◆ PROBLEM TO WORK ON
In the listing below, find the line containing "spline.points.add(len(points) - 1)" and the line containing "obj.parent = empty". Repeat exactly those two lines and every line between them, nothing more.

## BEGIN

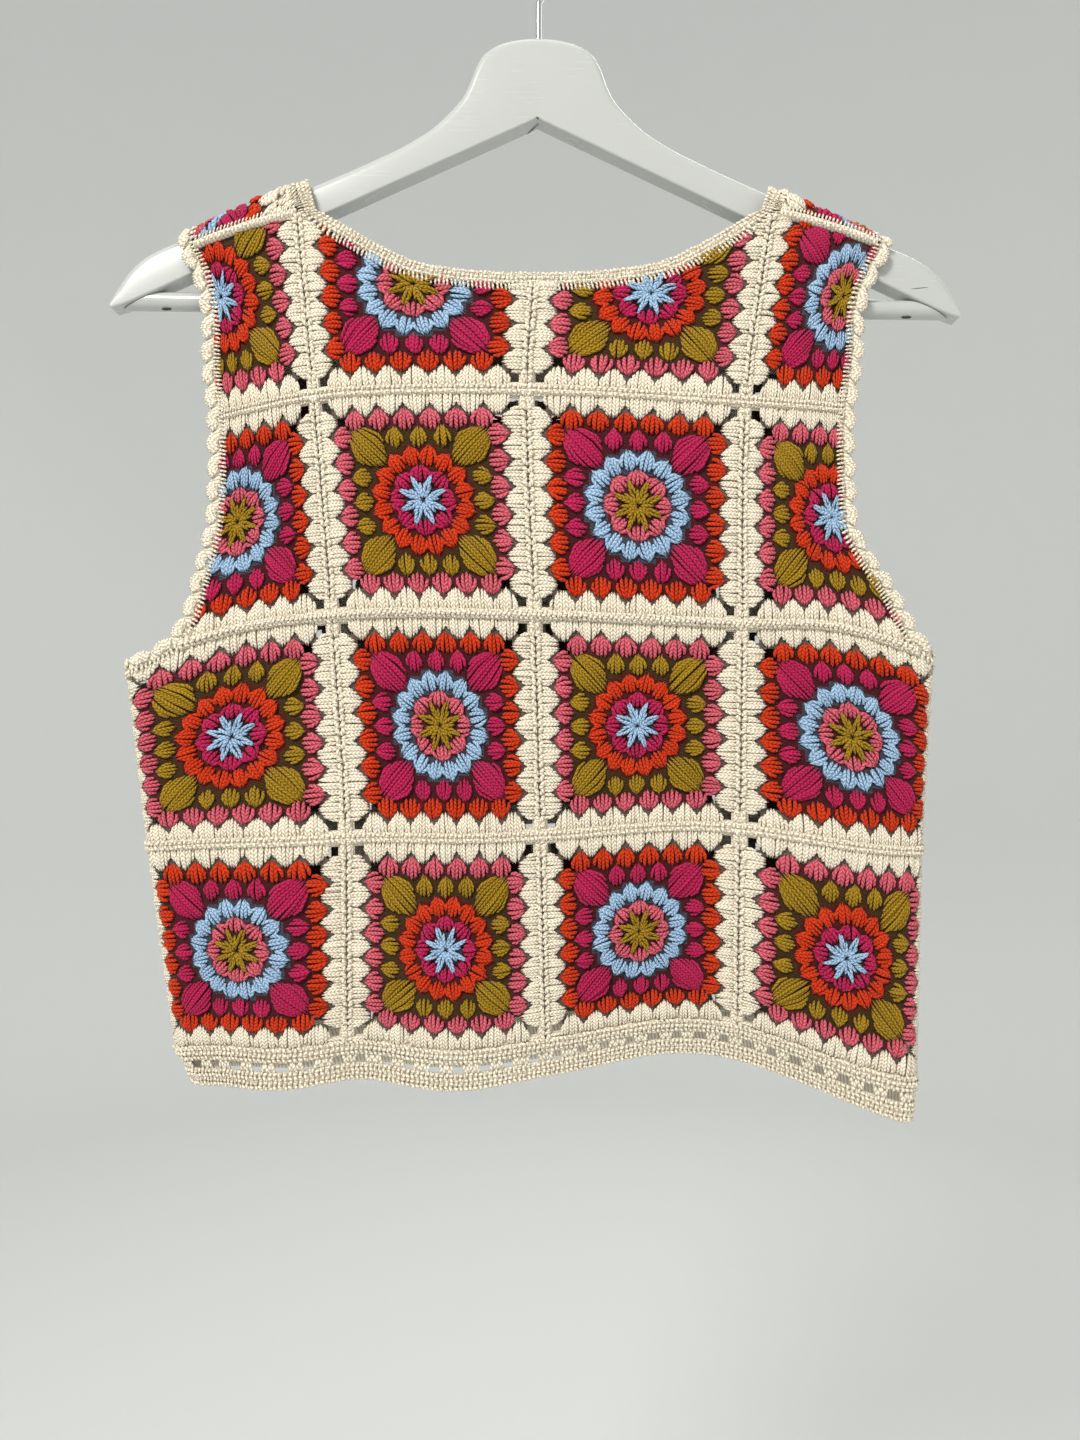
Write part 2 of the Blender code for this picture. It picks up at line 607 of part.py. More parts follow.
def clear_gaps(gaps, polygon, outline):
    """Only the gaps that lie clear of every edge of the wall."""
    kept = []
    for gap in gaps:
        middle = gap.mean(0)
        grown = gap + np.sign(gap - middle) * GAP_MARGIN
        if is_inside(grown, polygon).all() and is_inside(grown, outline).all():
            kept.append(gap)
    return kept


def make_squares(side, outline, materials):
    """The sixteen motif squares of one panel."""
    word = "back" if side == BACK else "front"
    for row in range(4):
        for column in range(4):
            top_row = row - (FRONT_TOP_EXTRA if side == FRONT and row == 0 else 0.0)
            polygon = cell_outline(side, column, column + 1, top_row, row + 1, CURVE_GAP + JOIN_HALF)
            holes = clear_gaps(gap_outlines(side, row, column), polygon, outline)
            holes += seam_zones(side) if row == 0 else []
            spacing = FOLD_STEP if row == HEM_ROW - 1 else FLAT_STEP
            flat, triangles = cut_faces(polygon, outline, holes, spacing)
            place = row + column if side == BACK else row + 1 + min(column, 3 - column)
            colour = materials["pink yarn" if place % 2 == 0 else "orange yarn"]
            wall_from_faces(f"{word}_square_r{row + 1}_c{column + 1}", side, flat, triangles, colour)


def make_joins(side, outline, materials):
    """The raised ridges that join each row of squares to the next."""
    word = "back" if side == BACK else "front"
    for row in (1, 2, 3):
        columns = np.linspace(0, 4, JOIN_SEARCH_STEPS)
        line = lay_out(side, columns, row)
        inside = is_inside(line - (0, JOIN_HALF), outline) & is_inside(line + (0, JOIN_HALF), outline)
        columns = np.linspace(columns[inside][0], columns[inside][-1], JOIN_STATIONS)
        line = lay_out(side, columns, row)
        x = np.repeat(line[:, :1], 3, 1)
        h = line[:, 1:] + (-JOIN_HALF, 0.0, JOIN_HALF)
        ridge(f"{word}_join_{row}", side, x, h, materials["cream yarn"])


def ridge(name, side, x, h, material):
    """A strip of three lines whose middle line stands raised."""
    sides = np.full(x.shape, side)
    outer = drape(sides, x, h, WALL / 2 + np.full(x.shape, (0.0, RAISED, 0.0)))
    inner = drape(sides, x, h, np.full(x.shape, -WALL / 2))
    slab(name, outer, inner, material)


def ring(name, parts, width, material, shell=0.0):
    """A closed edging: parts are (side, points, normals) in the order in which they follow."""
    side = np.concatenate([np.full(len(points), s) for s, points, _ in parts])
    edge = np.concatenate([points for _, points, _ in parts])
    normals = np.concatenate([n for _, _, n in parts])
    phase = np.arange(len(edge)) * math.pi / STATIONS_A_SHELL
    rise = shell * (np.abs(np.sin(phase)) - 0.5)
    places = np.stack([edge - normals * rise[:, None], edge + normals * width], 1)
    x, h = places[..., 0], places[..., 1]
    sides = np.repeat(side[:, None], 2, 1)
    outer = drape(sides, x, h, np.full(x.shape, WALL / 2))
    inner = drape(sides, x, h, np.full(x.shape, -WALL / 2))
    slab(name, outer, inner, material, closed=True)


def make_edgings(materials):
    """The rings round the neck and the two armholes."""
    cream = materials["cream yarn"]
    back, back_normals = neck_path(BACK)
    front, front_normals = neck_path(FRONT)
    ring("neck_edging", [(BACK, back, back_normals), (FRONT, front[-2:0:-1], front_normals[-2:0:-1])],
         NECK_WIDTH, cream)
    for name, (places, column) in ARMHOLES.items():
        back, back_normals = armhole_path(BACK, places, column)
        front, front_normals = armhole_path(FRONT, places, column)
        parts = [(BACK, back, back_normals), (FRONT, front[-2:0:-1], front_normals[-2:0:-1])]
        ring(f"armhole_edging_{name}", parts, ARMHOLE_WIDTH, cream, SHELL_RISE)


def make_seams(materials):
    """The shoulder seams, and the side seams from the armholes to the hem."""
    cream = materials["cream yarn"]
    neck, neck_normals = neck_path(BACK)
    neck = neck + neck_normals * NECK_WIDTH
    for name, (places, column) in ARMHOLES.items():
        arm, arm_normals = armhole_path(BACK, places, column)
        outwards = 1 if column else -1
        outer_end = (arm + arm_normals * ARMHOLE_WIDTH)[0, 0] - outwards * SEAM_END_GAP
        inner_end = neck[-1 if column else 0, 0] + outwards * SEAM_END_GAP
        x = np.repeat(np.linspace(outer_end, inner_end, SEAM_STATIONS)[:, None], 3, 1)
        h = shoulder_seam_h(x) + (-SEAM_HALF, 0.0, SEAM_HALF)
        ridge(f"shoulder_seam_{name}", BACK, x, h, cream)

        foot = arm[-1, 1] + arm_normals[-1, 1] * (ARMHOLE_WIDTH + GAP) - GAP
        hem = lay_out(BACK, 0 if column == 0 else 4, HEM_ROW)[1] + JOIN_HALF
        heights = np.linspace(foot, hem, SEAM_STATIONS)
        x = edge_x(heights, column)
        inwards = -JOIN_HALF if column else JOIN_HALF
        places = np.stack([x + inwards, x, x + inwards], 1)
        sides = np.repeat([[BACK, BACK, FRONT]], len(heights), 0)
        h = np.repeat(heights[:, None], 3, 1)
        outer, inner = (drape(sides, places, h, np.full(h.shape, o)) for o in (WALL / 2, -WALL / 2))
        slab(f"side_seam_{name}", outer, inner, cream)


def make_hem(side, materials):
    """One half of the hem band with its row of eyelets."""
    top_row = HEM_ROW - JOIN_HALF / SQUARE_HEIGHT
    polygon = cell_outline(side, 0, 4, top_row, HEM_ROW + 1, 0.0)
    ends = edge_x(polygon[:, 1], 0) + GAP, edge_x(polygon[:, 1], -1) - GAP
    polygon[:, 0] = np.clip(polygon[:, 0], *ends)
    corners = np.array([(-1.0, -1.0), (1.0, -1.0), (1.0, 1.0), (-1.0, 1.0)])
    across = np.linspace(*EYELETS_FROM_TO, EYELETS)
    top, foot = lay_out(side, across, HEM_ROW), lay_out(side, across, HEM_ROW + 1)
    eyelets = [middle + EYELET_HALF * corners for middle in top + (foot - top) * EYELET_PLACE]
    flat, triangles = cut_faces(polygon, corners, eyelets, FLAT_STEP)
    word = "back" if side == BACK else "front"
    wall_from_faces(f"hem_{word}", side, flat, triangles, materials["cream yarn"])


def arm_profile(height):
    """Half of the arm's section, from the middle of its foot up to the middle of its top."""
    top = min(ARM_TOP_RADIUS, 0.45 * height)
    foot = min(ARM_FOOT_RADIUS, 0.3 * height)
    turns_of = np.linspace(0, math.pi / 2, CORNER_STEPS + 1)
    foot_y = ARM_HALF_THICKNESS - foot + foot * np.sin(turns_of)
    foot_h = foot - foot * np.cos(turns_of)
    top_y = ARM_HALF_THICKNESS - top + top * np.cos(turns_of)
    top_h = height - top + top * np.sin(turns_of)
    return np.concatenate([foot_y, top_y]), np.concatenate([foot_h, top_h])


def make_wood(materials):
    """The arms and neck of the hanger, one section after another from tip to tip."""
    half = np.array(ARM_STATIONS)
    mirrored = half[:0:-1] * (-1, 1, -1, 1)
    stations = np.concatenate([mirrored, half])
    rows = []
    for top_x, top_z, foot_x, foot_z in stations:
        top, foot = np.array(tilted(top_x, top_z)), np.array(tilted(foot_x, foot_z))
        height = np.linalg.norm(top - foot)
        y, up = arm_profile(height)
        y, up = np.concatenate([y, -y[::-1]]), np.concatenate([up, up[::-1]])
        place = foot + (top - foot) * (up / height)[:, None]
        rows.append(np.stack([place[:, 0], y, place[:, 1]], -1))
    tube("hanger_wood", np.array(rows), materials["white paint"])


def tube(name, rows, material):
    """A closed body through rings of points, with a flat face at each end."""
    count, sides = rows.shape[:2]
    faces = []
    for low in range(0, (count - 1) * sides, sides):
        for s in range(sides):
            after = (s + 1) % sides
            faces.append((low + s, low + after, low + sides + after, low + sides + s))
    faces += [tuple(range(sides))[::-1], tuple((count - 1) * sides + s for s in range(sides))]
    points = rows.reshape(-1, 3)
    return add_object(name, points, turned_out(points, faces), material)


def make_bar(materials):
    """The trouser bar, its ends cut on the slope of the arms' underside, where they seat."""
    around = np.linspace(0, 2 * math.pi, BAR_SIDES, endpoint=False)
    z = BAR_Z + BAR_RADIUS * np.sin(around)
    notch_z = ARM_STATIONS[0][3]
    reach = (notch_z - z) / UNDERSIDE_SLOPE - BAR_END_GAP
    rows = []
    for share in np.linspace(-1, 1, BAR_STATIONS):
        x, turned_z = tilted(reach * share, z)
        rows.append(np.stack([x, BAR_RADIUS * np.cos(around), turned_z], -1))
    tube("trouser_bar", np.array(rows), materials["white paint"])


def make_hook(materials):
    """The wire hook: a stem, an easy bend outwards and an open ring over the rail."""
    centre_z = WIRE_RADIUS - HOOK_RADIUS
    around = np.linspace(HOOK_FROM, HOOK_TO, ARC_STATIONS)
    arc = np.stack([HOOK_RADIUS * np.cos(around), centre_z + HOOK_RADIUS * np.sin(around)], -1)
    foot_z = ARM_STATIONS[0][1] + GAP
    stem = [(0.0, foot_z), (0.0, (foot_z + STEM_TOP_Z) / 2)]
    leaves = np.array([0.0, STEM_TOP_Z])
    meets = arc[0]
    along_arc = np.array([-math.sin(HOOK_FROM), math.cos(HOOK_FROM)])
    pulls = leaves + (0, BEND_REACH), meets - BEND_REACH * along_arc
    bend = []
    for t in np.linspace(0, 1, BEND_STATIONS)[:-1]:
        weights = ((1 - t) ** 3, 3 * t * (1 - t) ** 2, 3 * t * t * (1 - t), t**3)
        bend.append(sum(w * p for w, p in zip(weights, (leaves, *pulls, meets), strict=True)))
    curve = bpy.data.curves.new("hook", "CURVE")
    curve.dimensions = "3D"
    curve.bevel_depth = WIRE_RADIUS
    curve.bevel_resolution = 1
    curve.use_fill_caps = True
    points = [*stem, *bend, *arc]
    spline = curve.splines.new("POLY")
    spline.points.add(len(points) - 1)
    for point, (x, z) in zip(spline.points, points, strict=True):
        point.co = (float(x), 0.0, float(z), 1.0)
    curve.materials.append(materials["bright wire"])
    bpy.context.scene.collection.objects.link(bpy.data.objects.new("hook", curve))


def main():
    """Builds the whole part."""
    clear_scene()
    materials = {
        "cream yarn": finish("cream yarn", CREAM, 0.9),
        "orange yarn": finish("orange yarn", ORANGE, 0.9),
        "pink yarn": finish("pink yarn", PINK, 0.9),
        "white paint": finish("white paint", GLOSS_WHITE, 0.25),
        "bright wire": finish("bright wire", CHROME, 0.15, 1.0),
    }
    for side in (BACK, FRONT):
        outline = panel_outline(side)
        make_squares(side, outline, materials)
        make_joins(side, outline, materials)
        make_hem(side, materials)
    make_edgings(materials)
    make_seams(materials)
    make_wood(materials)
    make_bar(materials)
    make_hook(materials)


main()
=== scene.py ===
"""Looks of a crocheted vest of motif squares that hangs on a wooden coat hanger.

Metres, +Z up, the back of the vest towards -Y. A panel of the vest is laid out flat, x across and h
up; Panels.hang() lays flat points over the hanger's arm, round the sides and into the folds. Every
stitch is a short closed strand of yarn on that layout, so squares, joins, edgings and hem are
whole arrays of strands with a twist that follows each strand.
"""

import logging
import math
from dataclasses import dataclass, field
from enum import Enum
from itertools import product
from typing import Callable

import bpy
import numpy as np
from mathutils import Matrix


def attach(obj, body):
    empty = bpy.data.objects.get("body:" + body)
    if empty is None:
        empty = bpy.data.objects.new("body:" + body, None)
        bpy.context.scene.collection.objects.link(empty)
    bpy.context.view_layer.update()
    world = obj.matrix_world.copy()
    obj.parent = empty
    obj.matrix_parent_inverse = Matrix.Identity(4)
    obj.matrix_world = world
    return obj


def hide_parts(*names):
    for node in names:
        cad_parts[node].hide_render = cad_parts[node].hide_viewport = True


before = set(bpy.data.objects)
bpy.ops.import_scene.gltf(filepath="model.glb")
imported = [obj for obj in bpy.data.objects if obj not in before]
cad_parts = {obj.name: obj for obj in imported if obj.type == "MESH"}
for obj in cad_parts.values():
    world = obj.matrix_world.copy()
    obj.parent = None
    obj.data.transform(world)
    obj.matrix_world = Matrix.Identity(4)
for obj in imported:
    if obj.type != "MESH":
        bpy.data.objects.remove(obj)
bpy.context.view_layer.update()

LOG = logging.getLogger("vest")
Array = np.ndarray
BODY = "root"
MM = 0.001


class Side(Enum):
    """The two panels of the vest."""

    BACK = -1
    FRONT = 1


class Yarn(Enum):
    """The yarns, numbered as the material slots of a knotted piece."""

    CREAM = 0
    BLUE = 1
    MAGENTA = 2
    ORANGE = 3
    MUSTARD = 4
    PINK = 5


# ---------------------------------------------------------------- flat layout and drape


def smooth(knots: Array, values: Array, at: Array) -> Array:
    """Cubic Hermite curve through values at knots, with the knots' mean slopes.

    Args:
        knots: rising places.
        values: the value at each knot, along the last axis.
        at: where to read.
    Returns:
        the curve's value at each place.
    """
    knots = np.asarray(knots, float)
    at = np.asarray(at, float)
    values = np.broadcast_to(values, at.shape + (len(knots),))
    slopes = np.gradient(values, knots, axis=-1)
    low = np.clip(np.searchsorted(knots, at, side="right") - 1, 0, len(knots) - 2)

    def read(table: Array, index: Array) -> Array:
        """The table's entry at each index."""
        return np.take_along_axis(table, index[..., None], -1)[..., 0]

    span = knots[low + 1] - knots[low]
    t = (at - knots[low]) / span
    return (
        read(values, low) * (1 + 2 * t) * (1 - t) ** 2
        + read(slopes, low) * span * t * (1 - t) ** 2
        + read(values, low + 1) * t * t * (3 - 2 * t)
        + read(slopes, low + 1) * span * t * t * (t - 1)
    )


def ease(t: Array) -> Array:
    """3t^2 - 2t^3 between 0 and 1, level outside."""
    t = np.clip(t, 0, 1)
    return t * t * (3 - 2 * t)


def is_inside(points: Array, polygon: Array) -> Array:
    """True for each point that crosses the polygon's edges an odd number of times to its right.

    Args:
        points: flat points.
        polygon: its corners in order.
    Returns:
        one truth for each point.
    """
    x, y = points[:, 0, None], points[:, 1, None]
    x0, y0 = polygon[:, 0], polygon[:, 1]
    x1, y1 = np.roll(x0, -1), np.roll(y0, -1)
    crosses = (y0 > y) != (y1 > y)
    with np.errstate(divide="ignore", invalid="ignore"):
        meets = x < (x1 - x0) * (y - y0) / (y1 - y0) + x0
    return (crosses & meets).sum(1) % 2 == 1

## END

◆ FULL RESPONSE
    spline.points.add(len(points) - 1)
    for point, (x, z) in zip(spline.points, points, strict=True):
        point.co = (float(x), 0.0, float(z), 1.0)
    curve.materials.append(materials["bright wire"])
    bpy.context.scene.collection.objects.link(bpy.data.objects.new("hook", curve))


def main():
    """Builds the whole part."""
    clear_scene()
    materials = {
        "cream yarn": finish("cream yarn", CREAM, 0.9),
        "orange yarn": finish("orange yarn", ORANGE, 0.9),
        "pink yarn": finish("pink yarn", PINK, 0.9),
        "white paint": finish("white paint", GLOSS_WHITE, 0.25),
        "bright wire": finish("bright wire", CHROME, 0.15, 1.0),
    }
    for side in (BACK, FRONT):
        outline = panel_outline(side)
        make_squares(side, outline, materials)
        make_joins(side, outline, materials)
        make_hem(side, materials)
    make_edgings(materials)
    make_seams(materials)
    make_wood(materials)
    make_bar(materials)
    make_hook(materials)


main()
=== scene.py ===
"""Looks of a crocheted vest of motif squares that hangs on a wooden coat hanger.

Metres, +Z up, the back of the vest towards -Y. A panel of the vest is laid out flat, x across and h
up; Panels.hang() lays flat points over the hanger's arm, round the sides and into the folds. Every
stitch is a short closed strand of yarn on that layout, so squares, joins, edgings and hem are
whole arrays of strands with a twist that follows each strand.
"""

import logging
import math
from dataclasses import dataclass, field
from enum import Enum
from itertools import product
from typing import Callable

import bpy
import numpy as np
from mathutils import Matrix


def attach(obj, body):
    empty = bpy.data.objects.get("body:" + body)
    if empty is None:
        empty = bpy.data.objects.new("body:" + body, None)
        bpy.context.scene.collection.objects.link(empty)
    bpy.context.view_layer.update()
    world = obj.matrix_world.copy()
    obj.parent = empty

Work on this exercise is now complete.